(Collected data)
◆ ◆ ◆ ◆

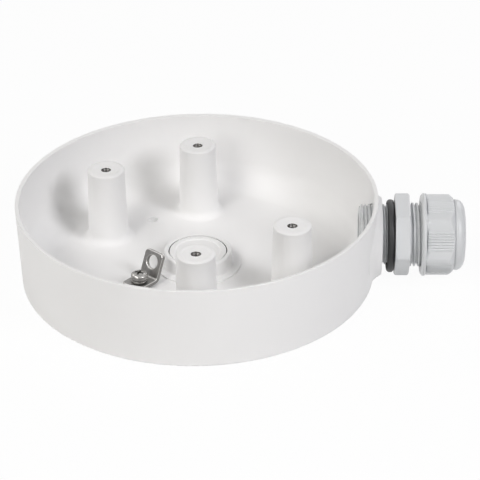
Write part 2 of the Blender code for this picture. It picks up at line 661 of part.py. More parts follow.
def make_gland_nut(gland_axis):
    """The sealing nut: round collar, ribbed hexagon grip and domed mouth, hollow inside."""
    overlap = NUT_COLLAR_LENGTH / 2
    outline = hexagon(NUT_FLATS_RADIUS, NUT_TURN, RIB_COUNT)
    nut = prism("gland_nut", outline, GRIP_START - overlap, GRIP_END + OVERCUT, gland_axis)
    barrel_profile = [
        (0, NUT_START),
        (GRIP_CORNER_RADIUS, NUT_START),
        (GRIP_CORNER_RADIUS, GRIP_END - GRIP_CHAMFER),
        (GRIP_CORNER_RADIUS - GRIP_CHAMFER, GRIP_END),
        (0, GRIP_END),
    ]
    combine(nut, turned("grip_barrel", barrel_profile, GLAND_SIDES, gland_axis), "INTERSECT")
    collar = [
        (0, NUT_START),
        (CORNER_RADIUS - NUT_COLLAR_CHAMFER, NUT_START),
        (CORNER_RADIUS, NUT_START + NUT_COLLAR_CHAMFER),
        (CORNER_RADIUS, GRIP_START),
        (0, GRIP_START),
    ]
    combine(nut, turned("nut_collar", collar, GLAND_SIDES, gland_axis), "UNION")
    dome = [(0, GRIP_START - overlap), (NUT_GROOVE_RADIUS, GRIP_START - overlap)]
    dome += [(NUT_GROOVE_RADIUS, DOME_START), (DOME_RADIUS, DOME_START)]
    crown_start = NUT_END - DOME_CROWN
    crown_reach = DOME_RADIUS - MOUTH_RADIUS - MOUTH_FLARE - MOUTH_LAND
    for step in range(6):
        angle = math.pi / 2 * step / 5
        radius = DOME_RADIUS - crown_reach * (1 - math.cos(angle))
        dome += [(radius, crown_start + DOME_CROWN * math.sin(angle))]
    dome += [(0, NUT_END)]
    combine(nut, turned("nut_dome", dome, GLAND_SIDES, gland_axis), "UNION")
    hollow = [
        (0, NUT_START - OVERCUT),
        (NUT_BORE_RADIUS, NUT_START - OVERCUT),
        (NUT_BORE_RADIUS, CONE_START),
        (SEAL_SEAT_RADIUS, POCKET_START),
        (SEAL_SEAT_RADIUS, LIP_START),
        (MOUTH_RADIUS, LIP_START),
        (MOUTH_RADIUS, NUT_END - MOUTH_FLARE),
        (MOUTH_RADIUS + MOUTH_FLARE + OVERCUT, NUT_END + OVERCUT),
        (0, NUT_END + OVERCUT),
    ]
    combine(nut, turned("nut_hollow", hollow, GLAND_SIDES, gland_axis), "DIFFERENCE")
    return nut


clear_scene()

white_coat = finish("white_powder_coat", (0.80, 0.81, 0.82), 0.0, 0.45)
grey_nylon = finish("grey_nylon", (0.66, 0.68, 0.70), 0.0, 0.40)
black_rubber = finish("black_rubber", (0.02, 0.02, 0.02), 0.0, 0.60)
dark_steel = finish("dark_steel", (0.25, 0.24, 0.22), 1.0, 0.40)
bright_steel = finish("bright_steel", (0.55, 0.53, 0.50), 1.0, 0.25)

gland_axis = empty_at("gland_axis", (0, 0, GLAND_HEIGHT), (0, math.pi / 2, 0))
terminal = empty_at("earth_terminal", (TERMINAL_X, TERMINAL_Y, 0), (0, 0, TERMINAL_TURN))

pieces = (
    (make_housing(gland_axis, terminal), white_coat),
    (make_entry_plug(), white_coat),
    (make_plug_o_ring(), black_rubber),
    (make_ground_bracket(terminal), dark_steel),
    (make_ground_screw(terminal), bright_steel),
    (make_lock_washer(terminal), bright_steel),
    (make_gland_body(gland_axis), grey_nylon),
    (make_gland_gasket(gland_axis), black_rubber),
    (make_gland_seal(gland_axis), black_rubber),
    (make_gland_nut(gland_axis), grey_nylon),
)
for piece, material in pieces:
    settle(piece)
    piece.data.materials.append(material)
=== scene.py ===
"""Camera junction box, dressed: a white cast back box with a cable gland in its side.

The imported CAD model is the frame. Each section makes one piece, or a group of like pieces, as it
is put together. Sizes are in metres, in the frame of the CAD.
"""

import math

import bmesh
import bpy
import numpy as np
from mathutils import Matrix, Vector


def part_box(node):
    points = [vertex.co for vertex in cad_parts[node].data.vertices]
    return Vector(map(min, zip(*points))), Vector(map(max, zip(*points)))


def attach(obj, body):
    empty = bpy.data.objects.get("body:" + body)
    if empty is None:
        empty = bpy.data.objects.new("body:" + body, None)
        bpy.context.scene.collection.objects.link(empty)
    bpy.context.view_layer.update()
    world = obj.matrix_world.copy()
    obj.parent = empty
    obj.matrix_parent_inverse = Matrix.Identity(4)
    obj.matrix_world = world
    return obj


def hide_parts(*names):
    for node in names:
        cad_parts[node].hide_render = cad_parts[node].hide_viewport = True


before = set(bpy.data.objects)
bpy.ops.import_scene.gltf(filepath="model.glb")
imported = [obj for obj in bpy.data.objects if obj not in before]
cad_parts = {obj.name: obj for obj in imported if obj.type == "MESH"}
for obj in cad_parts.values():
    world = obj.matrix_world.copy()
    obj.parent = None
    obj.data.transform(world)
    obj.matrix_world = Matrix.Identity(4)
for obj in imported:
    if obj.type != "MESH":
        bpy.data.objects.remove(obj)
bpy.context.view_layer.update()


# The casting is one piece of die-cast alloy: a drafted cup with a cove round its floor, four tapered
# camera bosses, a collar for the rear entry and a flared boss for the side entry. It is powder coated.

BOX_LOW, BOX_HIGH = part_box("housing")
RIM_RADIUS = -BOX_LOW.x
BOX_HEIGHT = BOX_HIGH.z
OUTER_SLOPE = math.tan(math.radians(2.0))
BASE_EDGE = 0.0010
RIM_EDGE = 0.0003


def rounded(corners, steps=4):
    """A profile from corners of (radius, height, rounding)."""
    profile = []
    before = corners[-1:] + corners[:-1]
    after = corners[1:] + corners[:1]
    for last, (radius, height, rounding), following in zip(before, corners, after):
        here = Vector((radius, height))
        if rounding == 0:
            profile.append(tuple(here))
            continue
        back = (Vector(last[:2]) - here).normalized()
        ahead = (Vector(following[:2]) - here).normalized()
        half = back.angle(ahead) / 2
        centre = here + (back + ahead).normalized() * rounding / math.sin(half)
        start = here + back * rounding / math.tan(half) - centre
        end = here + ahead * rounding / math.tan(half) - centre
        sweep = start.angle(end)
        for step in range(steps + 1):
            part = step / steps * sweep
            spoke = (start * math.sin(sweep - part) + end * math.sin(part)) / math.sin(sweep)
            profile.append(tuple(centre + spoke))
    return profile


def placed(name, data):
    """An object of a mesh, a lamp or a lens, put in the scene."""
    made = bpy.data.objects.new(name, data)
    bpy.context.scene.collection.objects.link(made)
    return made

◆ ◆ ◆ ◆

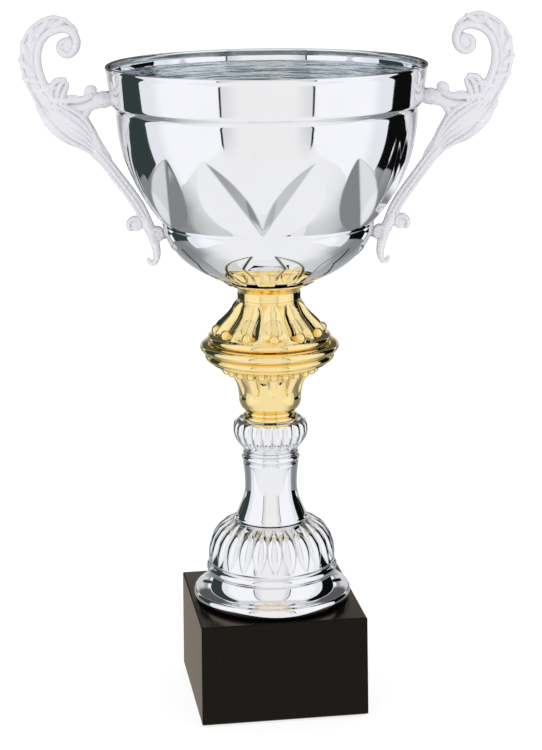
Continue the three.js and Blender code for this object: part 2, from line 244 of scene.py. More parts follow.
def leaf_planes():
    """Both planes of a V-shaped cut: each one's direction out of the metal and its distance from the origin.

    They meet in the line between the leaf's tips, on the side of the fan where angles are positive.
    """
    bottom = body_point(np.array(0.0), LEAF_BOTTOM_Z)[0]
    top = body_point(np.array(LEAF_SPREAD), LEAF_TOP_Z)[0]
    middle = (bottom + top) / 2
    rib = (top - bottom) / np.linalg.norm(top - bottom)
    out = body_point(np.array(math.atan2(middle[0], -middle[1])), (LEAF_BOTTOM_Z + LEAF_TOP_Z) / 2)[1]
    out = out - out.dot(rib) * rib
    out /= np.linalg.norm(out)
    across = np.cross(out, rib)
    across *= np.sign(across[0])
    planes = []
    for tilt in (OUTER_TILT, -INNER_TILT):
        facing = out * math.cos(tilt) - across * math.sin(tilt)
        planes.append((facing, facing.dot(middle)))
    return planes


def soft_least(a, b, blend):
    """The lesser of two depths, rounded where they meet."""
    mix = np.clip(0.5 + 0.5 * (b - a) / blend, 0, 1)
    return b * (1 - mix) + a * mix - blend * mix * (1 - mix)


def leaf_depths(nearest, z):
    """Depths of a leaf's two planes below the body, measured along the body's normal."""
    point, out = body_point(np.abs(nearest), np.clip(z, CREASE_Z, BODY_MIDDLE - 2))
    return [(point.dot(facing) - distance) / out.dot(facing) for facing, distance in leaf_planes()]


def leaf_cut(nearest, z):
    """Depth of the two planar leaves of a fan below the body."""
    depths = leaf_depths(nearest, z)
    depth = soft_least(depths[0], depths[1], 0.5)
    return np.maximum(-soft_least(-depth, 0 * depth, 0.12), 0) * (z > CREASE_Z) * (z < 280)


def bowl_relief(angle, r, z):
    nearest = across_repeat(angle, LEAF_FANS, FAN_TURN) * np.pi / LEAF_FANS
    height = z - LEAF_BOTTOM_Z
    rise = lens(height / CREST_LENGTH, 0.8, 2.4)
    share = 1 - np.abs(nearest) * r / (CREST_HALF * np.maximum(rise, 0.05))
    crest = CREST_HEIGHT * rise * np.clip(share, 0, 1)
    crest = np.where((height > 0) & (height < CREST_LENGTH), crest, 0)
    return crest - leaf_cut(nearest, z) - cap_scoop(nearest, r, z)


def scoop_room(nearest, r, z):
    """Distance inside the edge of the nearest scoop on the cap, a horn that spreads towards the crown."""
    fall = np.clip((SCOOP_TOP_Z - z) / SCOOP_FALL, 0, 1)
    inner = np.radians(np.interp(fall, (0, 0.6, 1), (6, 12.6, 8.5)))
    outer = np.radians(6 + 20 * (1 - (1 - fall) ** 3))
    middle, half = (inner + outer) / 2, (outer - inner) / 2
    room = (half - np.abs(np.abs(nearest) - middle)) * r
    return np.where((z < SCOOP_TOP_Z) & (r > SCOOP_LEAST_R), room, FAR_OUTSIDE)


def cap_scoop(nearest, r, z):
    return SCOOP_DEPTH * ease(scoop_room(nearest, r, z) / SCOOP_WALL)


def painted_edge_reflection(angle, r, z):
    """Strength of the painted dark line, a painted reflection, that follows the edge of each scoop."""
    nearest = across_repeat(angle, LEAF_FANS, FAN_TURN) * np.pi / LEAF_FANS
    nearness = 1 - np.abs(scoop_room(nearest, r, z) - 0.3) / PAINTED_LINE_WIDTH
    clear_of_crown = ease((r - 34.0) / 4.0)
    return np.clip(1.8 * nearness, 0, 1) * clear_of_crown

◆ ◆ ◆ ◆

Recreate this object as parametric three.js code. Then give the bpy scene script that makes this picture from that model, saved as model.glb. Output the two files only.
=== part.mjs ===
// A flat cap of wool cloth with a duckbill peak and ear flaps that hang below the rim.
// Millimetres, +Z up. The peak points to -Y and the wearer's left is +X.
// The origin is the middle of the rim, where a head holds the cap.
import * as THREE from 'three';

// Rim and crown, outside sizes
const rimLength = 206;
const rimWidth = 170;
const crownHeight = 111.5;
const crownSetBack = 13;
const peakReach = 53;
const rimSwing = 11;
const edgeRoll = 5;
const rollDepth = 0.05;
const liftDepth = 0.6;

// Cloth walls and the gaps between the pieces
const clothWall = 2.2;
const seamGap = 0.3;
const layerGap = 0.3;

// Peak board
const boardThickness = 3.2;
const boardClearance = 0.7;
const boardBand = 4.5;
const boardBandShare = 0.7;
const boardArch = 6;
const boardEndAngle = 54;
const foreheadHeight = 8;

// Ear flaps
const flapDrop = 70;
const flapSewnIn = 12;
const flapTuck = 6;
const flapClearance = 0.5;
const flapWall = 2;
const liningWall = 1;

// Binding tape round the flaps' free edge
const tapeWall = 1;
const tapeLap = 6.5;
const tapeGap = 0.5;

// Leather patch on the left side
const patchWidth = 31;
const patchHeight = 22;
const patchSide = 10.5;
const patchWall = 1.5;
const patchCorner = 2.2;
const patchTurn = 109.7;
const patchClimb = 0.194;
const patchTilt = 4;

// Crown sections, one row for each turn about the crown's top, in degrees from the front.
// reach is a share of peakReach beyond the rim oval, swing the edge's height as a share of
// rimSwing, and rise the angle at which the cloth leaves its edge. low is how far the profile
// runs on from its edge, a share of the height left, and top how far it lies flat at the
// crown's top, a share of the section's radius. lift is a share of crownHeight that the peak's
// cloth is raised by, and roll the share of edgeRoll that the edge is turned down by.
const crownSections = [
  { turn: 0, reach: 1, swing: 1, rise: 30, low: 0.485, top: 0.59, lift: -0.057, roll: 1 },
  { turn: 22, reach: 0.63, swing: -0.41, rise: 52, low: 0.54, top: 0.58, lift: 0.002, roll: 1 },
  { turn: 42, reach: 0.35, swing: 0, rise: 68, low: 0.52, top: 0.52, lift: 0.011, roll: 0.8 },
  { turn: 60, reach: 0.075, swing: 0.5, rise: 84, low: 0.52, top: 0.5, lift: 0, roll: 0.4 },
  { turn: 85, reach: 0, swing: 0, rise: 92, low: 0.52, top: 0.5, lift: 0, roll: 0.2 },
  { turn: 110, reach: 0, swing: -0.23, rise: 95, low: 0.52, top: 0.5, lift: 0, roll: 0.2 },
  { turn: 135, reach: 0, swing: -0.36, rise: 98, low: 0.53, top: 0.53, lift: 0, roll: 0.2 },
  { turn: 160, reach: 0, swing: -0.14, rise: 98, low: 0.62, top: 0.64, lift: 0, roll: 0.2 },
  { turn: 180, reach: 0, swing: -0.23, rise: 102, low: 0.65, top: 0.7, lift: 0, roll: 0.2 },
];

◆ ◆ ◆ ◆

What to do = Extract the lines from the line with "obj.parent = empty" to the line with "obj.data.transform(world)", inclusive, reproducing them exactly and leaving out every other line.

Reply to the task =
    obj.parent = empty
    obj.matrix_parent_inverse = Matrix.Identity(4)
    obj.matrix_world = world
    return obj


def hide_parts(*names):
    for node in names:
        cad_parts[node].hide_render = cad_parts[node].hide_viewport = True


before = set(bpy.data.objects)
bpy.ops.import_scene.gltf(filepath="model.glb")
imported = [obj for obj in bpy.data.objects if obj not in before]
cad_parts = {obj.name: obj for obj in imported if obj.type == "MESH"}
for obj in cad_parts.values():
    world = obj.matrix_world.copy()
    obj.parent = None
    obj.data.transform(world)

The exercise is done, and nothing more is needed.